The government uses surveys to measure GNH. People are asked various questions about their social well-being, their living conditions, their main concerns, and their religious practices. It uses the outcome of the surveys to set policy objectives.
The GNH Index, first proposed by Bhutan’s royal family, was developed in collaboration with Oxford researchers. It is comparable to the OECD (Organization for Economic Cooperation and Development) Better Life Index and the Social Progress Index (SPI). GNH is distinct in that it has a religious component.
The UN General Assembly passed a resolution in 2013 calling for a holistic approach to development and urged member nations to follow the example of Bhutan.

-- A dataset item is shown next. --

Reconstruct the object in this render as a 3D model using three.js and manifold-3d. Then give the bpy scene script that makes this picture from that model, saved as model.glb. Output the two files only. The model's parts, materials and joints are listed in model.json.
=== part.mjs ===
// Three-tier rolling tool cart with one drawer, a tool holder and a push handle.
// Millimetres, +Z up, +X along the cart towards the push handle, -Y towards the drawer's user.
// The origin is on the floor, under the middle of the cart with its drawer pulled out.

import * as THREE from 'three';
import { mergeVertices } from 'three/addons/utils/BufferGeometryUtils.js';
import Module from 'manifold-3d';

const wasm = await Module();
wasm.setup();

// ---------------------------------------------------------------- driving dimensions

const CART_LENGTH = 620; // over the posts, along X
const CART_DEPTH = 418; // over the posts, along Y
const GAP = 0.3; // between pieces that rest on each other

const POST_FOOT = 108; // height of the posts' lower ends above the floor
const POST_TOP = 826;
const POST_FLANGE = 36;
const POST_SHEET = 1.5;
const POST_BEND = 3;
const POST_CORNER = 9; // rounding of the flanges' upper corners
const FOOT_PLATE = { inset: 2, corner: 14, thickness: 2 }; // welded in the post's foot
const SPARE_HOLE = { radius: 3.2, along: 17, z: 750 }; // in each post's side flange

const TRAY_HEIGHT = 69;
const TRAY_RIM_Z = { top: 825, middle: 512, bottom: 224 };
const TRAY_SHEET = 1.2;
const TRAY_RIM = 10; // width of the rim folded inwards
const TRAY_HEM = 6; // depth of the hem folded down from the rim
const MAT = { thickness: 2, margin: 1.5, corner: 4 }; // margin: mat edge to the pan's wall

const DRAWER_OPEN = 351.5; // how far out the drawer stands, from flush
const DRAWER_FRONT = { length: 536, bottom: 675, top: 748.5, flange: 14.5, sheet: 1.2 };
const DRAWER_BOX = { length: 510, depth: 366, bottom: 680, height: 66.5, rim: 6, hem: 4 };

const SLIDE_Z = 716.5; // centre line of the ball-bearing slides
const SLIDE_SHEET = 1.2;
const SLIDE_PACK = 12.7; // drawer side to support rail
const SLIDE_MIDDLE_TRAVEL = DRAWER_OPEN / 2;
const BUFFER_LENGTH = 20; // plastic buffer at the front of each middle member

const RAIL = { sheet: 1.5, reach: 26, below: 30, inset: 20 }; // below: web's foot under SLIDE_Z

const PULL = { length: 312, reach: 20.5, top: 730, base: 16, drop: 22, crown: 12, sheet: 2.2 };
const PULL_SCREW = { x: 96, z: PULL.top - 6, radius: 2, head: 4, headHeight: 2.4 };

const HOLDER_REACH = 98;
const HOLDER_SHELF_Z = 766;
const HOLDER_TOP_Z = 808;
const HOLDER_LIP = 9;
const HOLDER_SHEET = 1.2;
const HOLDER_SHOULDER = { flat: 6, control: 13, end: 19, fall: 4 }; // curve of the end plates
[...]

One of the most compelling arguments for Asia’s leading role in post-industrial society is the widely held view that spirit and matter are inseparable. The “materialist” worldview that gave rise to the scientific revolution served its purpose but has now reached the end of the road. As we read in ASIA 2038:
“By all accounts, our global world is in dire need of transformation; of re-balancing its many excesses towards more sustainable and liveable futures. The changes must take place in both material, emotional and cognitive spheres; systemic as well as narrative shifts are simultaneously necessary.”
Moreover, “Buddhism regards life as the unity of the physical and the spiritual. It views all things, whether material or spiritual, seen or unseen, as manifestations of the same ultimate spiritual universal law or source of life…. The physical and spiritual aspects of our lives are completely inseparable and of equal importance.”
Asia is well placed to (re)unite the spiritual and the material world for post-industrial society. Anecdotal evidence suggests this process has already started in both the secular and religious contexts.
Some 25 years ago, Japan’s Sony Corporation introduced Aibo, a robot that responds to commands from its owner, recognizes different family members, reacts to physical interaction, and, when “tired,” returns to the charging station by itself.
Many Aibo owners became attached to their robotic pets, seeing them as part of the family. When Sony discontinued production and Aibo could no longer be serviced, owners brought their Aibo to a Buddhist temple for funeral rites.
Taking robotics a step further, a team of 12 Chinese technology, culture, and investment companies collaborated with a Buddhist temple outside of Beijing to develop a robot monk that mixes spirituality and artificial intelligence. The AI-powered robot was designed to assist Buddhist monks in disseminating Buddhist teaching.
The robot monk, 60 centimeters in height, is affectionally known as Xian’er (literally Worthy Stupid Robot Monk). Xian’er can recite Buddhist sutras and has a touchpad on his chest that allows him to respond to questions about anything from the meaning of life to issues in the family or at the workplace.
Skeptics claim that AI-powered robots will never be able to understand human emotions. But AI developers will argue they will ultimately be able to simulate an understanding of emotions, thereby fulfilling their purpose. Most Asians are accustomed to dealing with ambiguity.